Bring a large pot of salted water to a rolling boil, then add the spaghetti and cook until just al dente, about 8 minutes. Drain, reserving ½ cup of pasta water, and set aside.
While the pasta cooks, heat a large skillet over medium-high heat and add the olive oil. Once shimmering, add the shrimp in a single layer and sear for 2-3 minutes per side until they turn pink and develop crispy edges. Remove the shrimp from the skillet and set aside.
Reduce the heat to medium. Add the sliced garlic to the skillet and sauté for about 30 seconds until fragrant and golden, stirring constantly to prevent burning.
Stir in the smoked paprika and cook for 15 seconds until the smoky aroma becomes fragrant, then immediately add the drained pasta to the skillet. Toss well to coat the noodles in the garlic and paprika oil.

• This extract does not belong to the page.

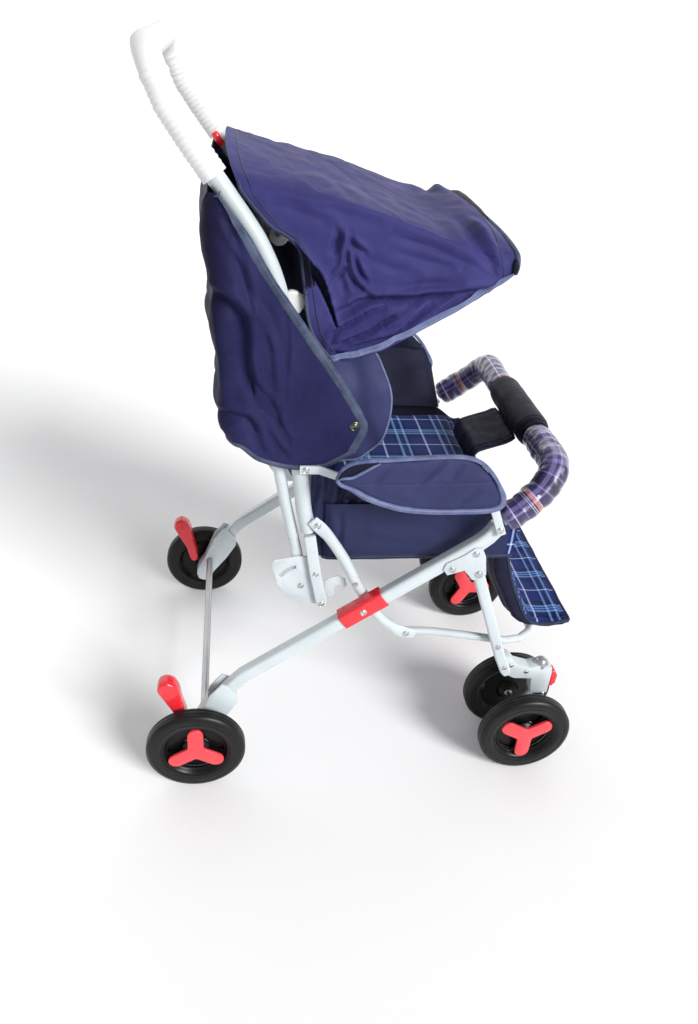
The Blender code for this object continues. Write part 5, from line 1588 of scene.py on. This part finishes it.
move_verts(arm, arm_shape)
arm.data.materials.append(M_DARK)
for f in arm.data.polygons:
    f.material_index = 1 if f.normal.y > 0.35 else 0
arm_l = bpy.data.objects.new("arm_cushion_left", arm.data.copy())
bpy.context.scene.collection.objects.link(arm_l)
for v in arm_l.data.vertices:
    v.co.y = -v.co.y
arm_l.data.flip_normals()
for tag, s, ob in (("right", -1, arm), ("left", 1, arm_l)):
    stand(ob, "arm_pad_" + tag)
    ring = [Vector((acx + (p.x - acx) * 0.992, s * 0.2362, acz + (p.z - acz) * (0.992 if p.z > acz else 0.968))) for p in ao]
    ring = smooth_path(ring + ring[:1], 1)
    hw = [0.0028 + 0.0020 * min(1.0, max(0.0, (acz - p.z) / 0.02)) for p in ring]
    tp = sweep("arm_tape_" + tag, ring, hw, M_BIND, 12, normal=(0, 1, 0), flat=0.0040, angle=70)
    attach(tp, "armrests")
    # the cover's open end at the top rear
    mouth = catmull([(0.1905, s * 0.2400, 0.5470), (0.1980, s * 0.2425, 0.5490), (0.2080, s * 0.2434, 0.5510), (0.2200, s * 0.2434, 0.5580), (0.2300, s * 0.2428, 0.5640), (0.2420, s * 0.2408, 0.5705)], 6)
    tp = sweep("arm_mouth_tape_" + tag, mouth, 0.0020, M_BIND, 10, normal=(0, 1, 0), flat=0.0014, angle=70)
    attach(tp, "armrests")
    up = [Vector((0.1905, 0, 0.5490)), Vector((0.1955, 0, 0.5580)), Vector((0.2070, 0, 0.5660)), Vector((0.2220, 0, 0.5700)), Vector((0.2400, 0, 0.5715))]
    up = catmull(up, 7)
    mo = [along([(p.x, 0, p.z) for p in mouth], t / (len(up) - 1)) for t in range(len(up))]
    Gm = [[Vector((a.x + (b_.x - a.x) * k / 5, s * (0.2418 + 0.0008 * math.sin(PI * k / 5)), a.z + (b_.z - a.z) * k / 5)) for k in range(6)] for a, b_ in zip(mo, up)]
    sg = 1.0 if grid_normals(Gm)[10][3].y * s > 0 else -1.0
    pk = cloth("arm_opening_" + tag, Gm, M_DARK, 0.0012, sg)
    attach(pk, "armrests")

# inner side lining between the arm pad and the seat
for tag, s in (("right", -1), ("left", 1)):
    top = [(0.2080, 0.5300), (0.2400, 0.5420), (0.2900, 0.5480), (0.3300, 0.5480), (0.3650, 0.5470), (0.3930, 0.5400), (0.4110, 0.5180)]
    bot = [(0.2080, 0.4640), (0.2500, 0.4640), (0.2950, 0.4640), (0.3350, 0.4640), (0.3700, 0.4640), (0.4000, 0.4630), (0.4200, 0.4620)]
    ctrl = [[Vector((a[0] + (b_[0] - a[0]) * k / 6, s * (0.2195 - 0.0590 * (k / 6) ** 1.3), a[1] + (b_[1] - a[1]) * k / 6)) for k in range(7)] for a, b_ in zip(top, bot)]
    Lg = refine(ctrl, 8, 5)
    sg = 1.0 if grid_normals(Lg)[20][15].y * s > 0 else -1.0
    Lg = push(Lg, lambda i, j, p: (0.0022 * math.sin(p.x * 70 + 30 * p.z) * math.sin(PI * j / 30) + 0.0014 * fbm(p, 22.0, 9.0)) * math.sin(PI * min(1.0, 0.15 + j / 30)) ** 0.5 if j < 25 else 0.0, sg)
    ob = cloth("side_lining_" + tag, Lg, M_DARK, 0.0012, sg)
    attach(ob, "armrests")

# ================================================================ seat skirt
ctrl = []
xs = [0.4700, 0.45, 0.42, 0.38, 0.34, 0.30, 0.26, 0.2250, 0.2030]
for z, dx, bulge in ((0.3760, 0.0, 0.0), (0.393, 0.0, 0.0010), (0.41, 0.0, 0.0016), (0.427, 0.0, 0.0016), (0.44, -0.001, 0.0012), (0.455, -0.002, 0.0006), (0.4690, -0.004, 0.0)):
    cut = 0.034 * (z - 0.376) / 0.093
    row = [(x + (dx if i == 0 else 0), -0.1752 - bulge, z - cut * min(1.0, max(0.0, (x - 0.395) / 0.055)) ** 1.2) for i, x in enumerate(xs)]
    row += [(0.1900, -0.1740, z), (0.1830, -0.1650, z), (0.1815, -0.12, z), (0.1812, -0.08, z), (0.1810, -0.04, z), (0.1810, 0.0, z)]
    row = row + [(p[0], -p[1], p[2]) for p in row[-2::-1]]
    ctrl.append([Vector(p) for p in row])
S = refine(ctrl, 7, 8)
SG = -1.0 if grid_normals(S)[10][10].y > 0 else 1.0
K1 = [(0.2050, 0.4600), (0.2080, 0.4300), (0.2060, 0.3850)]
K2 = [(0.2300, 0.4200), (0.2700, 0.4050), (0.3200, 0.4000)]
K3 = [(0.3300, 0.4350), (0.3700, 0.4100), (0.4200, 0.3950)]
K4 = [(0.2350, 0.4600), (0.2450, 0.4300), (0.2420, 0.4000)]


def skirt_push(i, j, p):
    q = (p.x, p.z)
    d = crease(q, K1, 0.0050, 0.0026) + crease(q, K2, 0.0100, 0.0014) + crease(q, K3, 0.0110, 0.0014) + crease(q, K4, 0.0060, 0.0012)
    d += 0.0014 * fbm(p, 12.0, 6.0) - 0.0007 * math.exp(-((p.z - 0.3855) / 0.0012) ** 2)
    e = min(1.0, (len(S) - 1 - i) / 6)
    return max(-0.0035, min(0.0009, d)) * e


S = push(S, skirt_push, SG)
skirt = cloth("skirt_cloth", S, M_SKIRT, 0.0011, SG, M_DARK)
skirt.data.materials.append(M_PLAID)
put_vec(skirt, lambda p: (p.x - 0.4640 + 0.705, p.z - 0.3990 + 0.92, 0.0))
for f in skirt.data.polygons:
    if f.material_index == 0 and f.center.x + XM > 0.4585:
        f.material_index = 2
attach(skirt, "seat")
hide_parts("seat_skirt")
HANDLED.add("seat_skirt")
sn = grid_normals(S)
for name, row, hw, ht, mat in (("skirt_hem_tape", 1, 0.0036, 0.0010, M_BIND_D),):
    pts = [S[row][j] for j in range(len(S[0]))]
    nor = [sn[row][j] * SG for j in range(len(S[0]))]
    t = edge_tape(name, pts, nor, hw, ht, mat, 0.0002)
    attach(t, "seat")

for tag, s in (("right", -1), ("left", 1)):
    ctrl = []
    for z, xa, xb in ((0.3800, 0.1740, 0.2320), (0.4000, 0.1720, 0.2330), (0.4200, 0.1700, 0.2340), (0.4400, 0.1680, 0.2350), (0.4600, 0.1660, 0.2350), (0.4800, 0.1650, 0.2330), (0.5000, 0.1640, 0.2280), (0.5180, 0.1640, 0.2180)):
        ctrl.append([Vector((xa + (xb - xa) * k / 6, s * (0.1735 - 0.0020 * (k / 6)), z)) for k in range(7)])
    Q = refine(ctrl, 6, 6)
    sg = 1.0 if grid_normals(Q)[20][15].y * s > 0 else -1.0
    Q = push(Q, lambda i, j, p: max(-0.0050, min(0.0006, 0.0028 * math.sin(p.x * 330 + 1.2 * math.sin(p.z * 60)) - 0.0022 + 0.0010 * fbm(p, 26.0, 5.0 + s))), sg)
    ob = cloth("seat_corner_" + tag, Q, M_SKIRT, 0.0011, sg, M_DARK)
    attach(ob, "seat")

# ================================================================ bumper
right = [p for p in bpath if p.y < -0.09]
d0 = (Vector(bh[1]) - Vector(bh[0])).normalized()
for tag, s in (("right", -1), ("left", 1)):
    first = Vector(bh[0]) + d0 * 0.003
    seq = [Vector((first.x, -first.y, first.z))] + [p for p in right if p.x > first.x + 0.004] + [Vector((0.5035, -0.0853, 0.5340))]
    seq = smooth_path(even(seq, 0.0022), 3)
    n = len(seq)
    tot = arc_len(seq)[-1]

    def slv(i, a_, g, n=n, seq=seq, s=s):
        p = seq[i]
        e = min(a_, tot - a_)
        r = 0.0212
        r *= 0.72 + 0.28 * min(1.0, e / 0.008) ** 0.5
        q = Vector((p.x + 0.02 * math.cos(g), s * p.y + 0.02 * math.sin(g), p.z))
        wr = 0.0016 * fbm(q, 34.0, 3.0) + 0.0006 * math.sin(a_ * 330 + 2.2 * math.sin(2 * g) + 3 * noise.noise(q * 30))
        return r + wr * min(1.0, e / 0.006)

    seq2 = [Vector((p.x, s * abs(p.y), p.z)) for p in seq]
    ob = sweep("bumper_sleeve_v_" + tag, seq2, slv, M_BUMP, 36, inner=0.0083, angle=75)
    stand(ob, "bumper_sleeve_" + tag)


def pad_r(i, a_, g):
    e = min(a_, 0.170 - a_)
    r = 0.0212 + 0.0040 * min(1.0, max(0.0, e - 0.003) / 0.010) ** 0.6
    p = Vector((0.5035 + 0.025 * math.cos(g), a_, 0.5340 + 0.025 * math.sin(g)))
    r += 0.0007 * fbm(p, 30.0, 1.0) * min(1.0, e / 0.01)
    if abs(e - 0.0130) < 0.0012:
        r -= 0.0007
    return r


seq = even([(0.5035, -0.0850, 0.5340), (0.5035, 0.0850, 0.5340)], 0.0017)
ob = sweep("bumper_pad_v", seq, pad_r, M_PAD, 40, inner=0.0083, angle=75)
stand(ob, "bumper_pad")

# wide padded strap from the bumper pad over to the seat's front
st = [
    ((0.4905, 0.5116), (0.4852, 0.5156)), ((0.4748, 0.5018), (0.4722, 0.5080)), ((0.4570, 0.4956), (0.4549, 0.5020)), ((0.4412, 0.4902), (0.4388, 0.4965)),
    ((0.4325, 0.4855), (0.4272, 0.4910)), ((0.4280, 0.4770), (0.4208, 0.4784)), ((0.4268, 0.4640), (0.4200, 0.4640)),
]
strap = pad_block("crotch_strap_pad", st, 0.0555, M_STRAP, 24, 0.55)
md = strap.modifiers.new("sub", "SUBSURF")
md.levels = 1
md.render_levels = 1
bake(strap)
shade(strap, 70)


def strap_shape(p, n):
    d = 0.0009 * fbm(p, 45.0, 2.0) + 0.0004 * math.sin(p.x * 300 + 4.0 * noise.noise(p * 20)) * (1 if n.z > 0.2 else 0)
    d -= 0.0016 * math.exp(-((abs(p.y) - 0.0475) / 0.0016) ** 2)
    return n * d


move_verts(strap, strap_shape)
stand(strap, "crotch_strap")
for tag, s in (("right", -1), ("left", 1)):
    line = catmull([((a[0] + b_[0]) / 2, s * 0.0553, (a[1] + b_[1]) / 2) for a, b_ in st], 5)
    t = sweep("strap_piping_" + tag, line[2:], 0.0020, M_BIND_D, 10, angle=70)
    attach(t, "chassis")

# ================================================================ rest positions and baked transforms
def add_rest():
    for o in list(bpy.context.scene.objects):
        if o.type == "MESH" and "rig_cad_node" not in o and "rest" not in o.data.attributes:
            at = o.data.attributes.new("rest", "FLOAT_VECTOR", "POINT")
            flat = []
            for v in o.data.vertices:
                flat.extend(v.co)
            at.data.foreach_set("vector", flat)


add_rest()
for ob in [hood] + hood_bits:
    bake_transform(ob)
for ob in [cover] + back_bits:
    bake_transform(ob)

left_over = sorted(set(NODES) - HANDLED)
if left_over:
    print("CAD nodes still shown:", left_over)

# ================================================================ stage
fb = Build("floor")
fp = fb.obj()
fb.set(color=fb.ramp(fb.noise(fp, 1.5, 3.0), [(0.3, (0.88, 0.88, 0.88)), (0.7, (0.90, 0.90, 0.90))]), rough=0.8, spec=0.1)
prof = [(-9.0, 0.0), (3.0, 0.0)]
for k in range(1, 13):
    g = PI / 2 * k / 12
    prof.append((3.0 + 2.5 * math.sin(g), 2.5 - 2.5 * math.cos(g)))
prof.append((5.5, 9.0))
me = bpy.data.meshes.new("floor")
me.from_pydata([(x, q[0], q[1]) for q in prof for x in (-14, 14)], [], [(2 * k, 2 * k + 1, 2 * k + 3, 2 * k + 2) for k in range(len(prof) - 1)])
floor = bpy.data.objects.new("floor", me)
floor.data.materials.append(fb.m)
for f in floor.data.polygons:
    f.use_smooth = True
bpy.context.scene.collection.objects.link(floor)
floor.location.z = -0.0004

world = bpy.data.worlds.new("studio")
world.use_nodes = True
world.node_tree.nodes["Background"].inputs[0].default_value = (0.97, 0.98, 1.0, 1)
world.node_tree.nodes["Background"].inputs[1].default_value = 0.42
bpy.context.scene.world = world
bpy.context.scene.view_settings.view_transform = "Standard"

key = bpy.data.lights.new("key", "SUN")
key.energy = 3.75
key.angle = math.radians(24)
ko = bpy.data.objects.new("key", key)
bpy.context.scene.collection.objects.link(ko)
ko.rotation_euler = Vector((-0.74, 1.0, -0.72)).to_track_quat("-Z", "Y").to_euler()

# ================================================================ camera
yaw, pitch, roll = 0.168, 0.5619, 0.0852
fw = Vector((math.sin(yaw) * math.cos(pitch), math.cos(yaw) * math.cos(pitch), -math.sin(pitch)))
rt = Vector((math.cos(yaw), -math.sin(yaw), 0))
upv = rt.cross(fw)
r2 = math.cos(roll) * rt + math.sin(roll) * upv
u2 = -math.sin(roll) * rt + math.cos(roll) * upv
cam = bpy.data.cameras.new("camera")
cam.sensor_fit = "VERTICAL"
cam.sensor_height = 36.0
cam.lens = 808.56 / 1024 * 36
cam.clip_start = 0.01
co = bpy.data.objects.new("camera", cam)
bpy.context.scene.collection.objects.link(co)
co.matrix_world = Matrix(((r2.x, u2.x, -fw.x, -0.2099), (r2.y, u2.y, -fw.y, -1.1181), (r2.z, u2.z, -fw.z, 1.0584), (0, 0, 0, 1)))
bpy.context.scene.camera = co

Pour in a splash of the reserved pasta water and toss again to create a silky sauce that coats the pasta evenly. Add the cooked shrimp back to the skillet along with the fresh spinach.
Cook for about 1 minute, stirring gently, until the spinach wilts and everything is heated through. Squeeze fresh lemon juice over the top, then season with salt and pepper to taste.
Transfer the pasta to serving plates, garnishing with additional lemon wedges or herbs if desired. Serve immediately while the shrimp are tender and the pasta is glossy and flavorful.